--- ENTRIES ---
++++++++++++++++++++

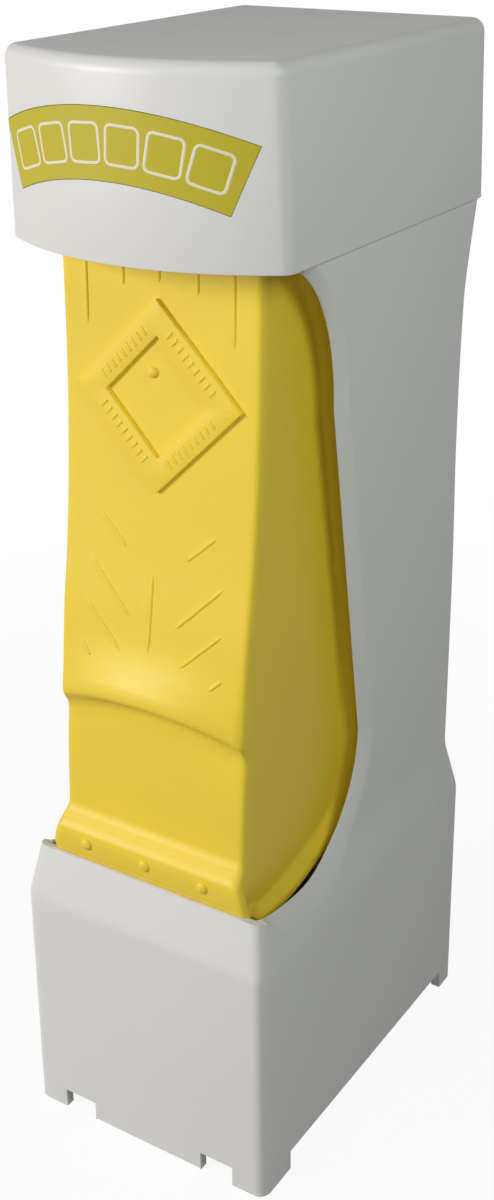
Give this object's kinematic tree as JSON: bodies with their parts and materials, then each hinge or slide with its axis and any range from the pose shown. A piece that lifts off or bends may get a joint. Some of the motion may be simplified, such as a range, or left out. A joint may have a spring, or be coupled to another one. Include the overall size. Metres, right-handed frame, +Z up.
{
  "type": "wire butter slicer",
  "caption": "Upright kitchen tool that holds a stick of butter; squeezing its lever drives a wire through the foot of the stick and drops an even pat.",
  "frame": {"origin": "middle of the base on the surface it stands on", "axes": "+Z up, -Y towards the user and the lever, +X to the right seen from the front"},
  "size_m": [0.0558, 0.0818, 0.21],
  "materials": {
    "white_plastic": "glossy white moulded plastic",
    "yellow_plastic": "satin yellow moulded plastic with a fine grain",
    "badge_print": "yellow-green printed plate with a clear coat",
    "inner_plastic": "natural grey-white moulded plastic",
    "steel": "bright stainless steel"
  },
  "bodies": {
    "base": {"housing": "white_plastic", "butter_chute": "inner_plastic", "chute_screw_1": "steel", "chute_screw_2": "steel", "chute_screw_3": "steel", "chute_screw_4": "steel", "lever_pin": "steel", "return_spring": "steel", "guide_rail_left": "inner_plastic", "guide_rail_right": "inner_plastic", "rail_screw_1": "steel", "rail_screw_2": "steel", "rail_screw_3": "steel", "rail_screw_4": "steel", "pat_stop": "inner_plastic", "stop_screw_left": "steel", "stop_screw_right": "steel", "lid_hinge_pin": "steel"},
    "lever": {"lever": "yellow_plastic"},
    "cutter": {"cutter_frame": "inner_plastic", "shutter_plate": "steel", "shutter_screw_left": "steel", "shutter_screw_right": "steel", "cutting_wire": "steel", "wire_washer_left": "steel", "wire_washer_right": "steel", "wire_screw_left": "steel", "wire_screw_right": "steel"},
    "lid": {"lid": "white_plastic", "lid_badge": "badge_print"}
  },
  "joints": [
    {"name": "lever_squeeze", "type": "hinge", "parent": "base", "child": "lever", "pos_m": [0, -0.022, 0.183], "axis": [1, 0, 0], "range_deg": [0, 14.2], "stiffness_Nm_per_rad": 1.5, "springref_deg": -8.02, "deforming": ["return_spring"]},
    {"name": "cutter_slide", "type": "slide", "parent": "base", "child": "cutter", "axis": [0, 1, 0], "range_m": [0, 0.0338]},
    {"name": "lid_flip", "type": "hinge", "parent": "base", "child": "lid", "pos_m": [0, 0.0386, 0.179], "axis": [-1, 0, 0], "range_deg": [0, 100]}
  ],
  "couplings": [
    {"joint": "cutter_slide", "follows": "lever_squeeze", "m_per_rad": 0.13618}
  ]
}
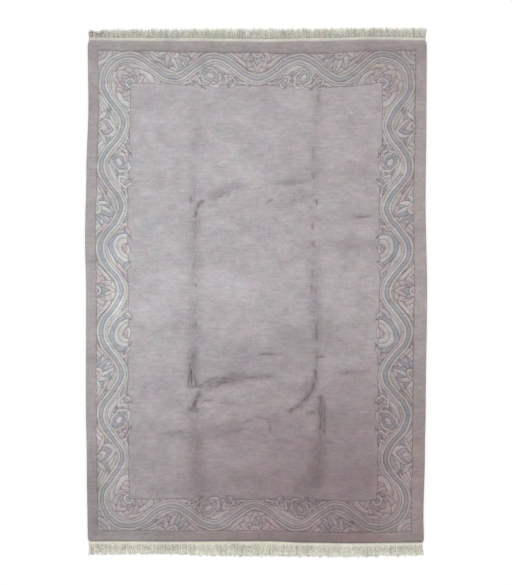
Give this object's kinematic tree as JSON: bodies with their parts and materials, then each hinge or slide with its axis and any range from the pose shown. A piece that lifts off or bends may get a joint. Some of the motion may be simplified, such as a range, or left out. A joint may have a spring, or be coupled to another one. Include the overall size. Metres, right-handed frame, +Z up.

++++++++++++++++++++

--- TASK TO CARRY OUT ---
Each line of the material must be restated exactly.

--- REPLY ---
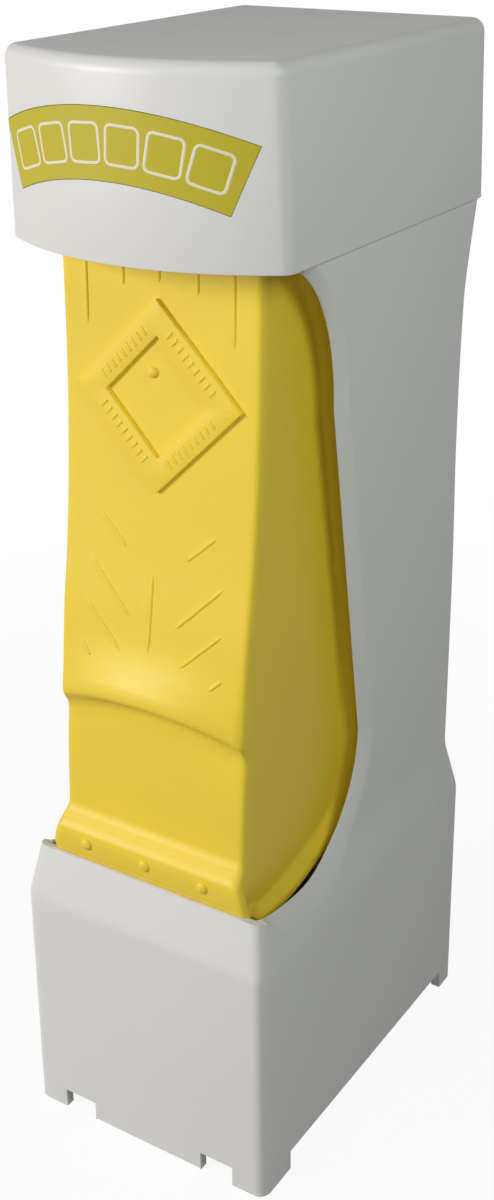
Give this object's kinematic tree as JSON: bodies with their parts and materials, then each hinge or slide with its axis and any range from the pose shown. A piece that lifts off or bends may get a joint. Some of the motion may be simplified, such as a range, or left out. A joint may have a spring, or be coupled to another one. Include the overall size. Metres, right-handed frame, +Z up.
{
  "type": "wire butter slicer",
  "caption": "Upright kitchen tool that holds a stick of butter; squeezing its lever drives a wire through the foot of the stick and drops an even pat.",
  "frame": {"origin": "middle of the base on the surface it stands on", "axes": "+Z up, -Y towards the user and the lever, +X to the right seen from the front"},
  "size_m": [0.0558, 0.0818, 0.21],
  "materials": {
    "white_plastic": "glossy white moulded plastic",
    "yellow_plastic": "satin yellow moulded plastic with a fine grain",
    "badge_print": "yellow-green printed plate with a clear coat",
    "inner_plastic": "natural grey-white moulded plastic",
    "steel": "bright stainless steel"
  },
  "bodies": {
    "base": {"housing": "white_plastic", "butter_chute": "inner_plastic", "chute_screw_1": "steel", "chute_screw_2": "steel", "chute_screw_3": "steel", "chute_screw_4": "steel", "lever_pin": "steel", "return_spring": "steel", "guide_rail_left": "inner_plastic", "guide_rail_right": "inner_plastic", "rail_screw_1": "steel", "rail_screw_2": "steel", "rail_screw_3": "steel", "rail_screw_4": "steel", "pat_stop": "inner_plastic", "stop_screw_left": "steel", "stop_screw_right": "steel", "lid_hinge_pin": "steel"},
    "lever": {"lever": "yellow_plastic"},
    "cutter": {"cutter_frame": "inner_plastic", "shutter_plate": "steel", "shutter_screw_left": "steel", "shutter_screw_right": "steel", "cutting_wire": "steel", "wire_washer_left": "steel", "wire_washer_right": "steel", "wire_screw_left": "steel", "wire_screw_right": "steel"},
    "lid": {"lid": "white_plastic", "lid_badge": "badge_print"}
  },
  "joints": [
    {"name": "lever_squeeze", "type": "hinge", "parent": "base", "child": "lever", "pos_m": [0, -0.022, 0.183], "axis": [1, 0, 0], "range_deg": [0, 14.2], "stiffness_Nm_per_rad": 1.5, "springref_deg": -8.02, "deforming": ["return_spring"]},
    {"name": "cutter_slide", "type": "slide", "parent": "base", "child": "cutter", "axis": [0, 1, 0], "range_m": [0, 0.0338]},
    {"name": "lid_flip", "type": "hinge", "parent": "base", "child": "lid", "pos_m": [0, 0.0386, 0.179], "axis": [-1, 0, 0], "range_deg": [0, 100]}
  ],
  "couplings": [
    {"joint": "cutter_slide", "follows": "lever_squeeze", "m_per_rad": 0.13618}
  ]
}
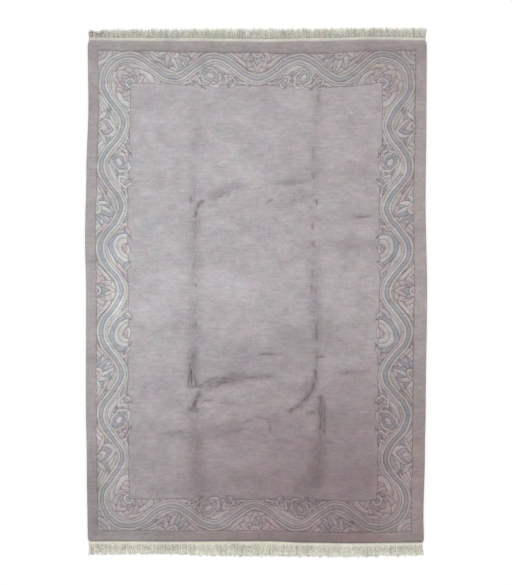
Give this object's kinematic tree as JSON: bodies with their parts and materials, then each hinge or slide with its axis and any range from the pose shown. A piece that lifts off or bends may get a joint. Some of the motion may be simplified, such as a range, or left out. A joint may have a spring, or be coupled to another one. Include the overall size. Metres, right-handed frame, +Z up.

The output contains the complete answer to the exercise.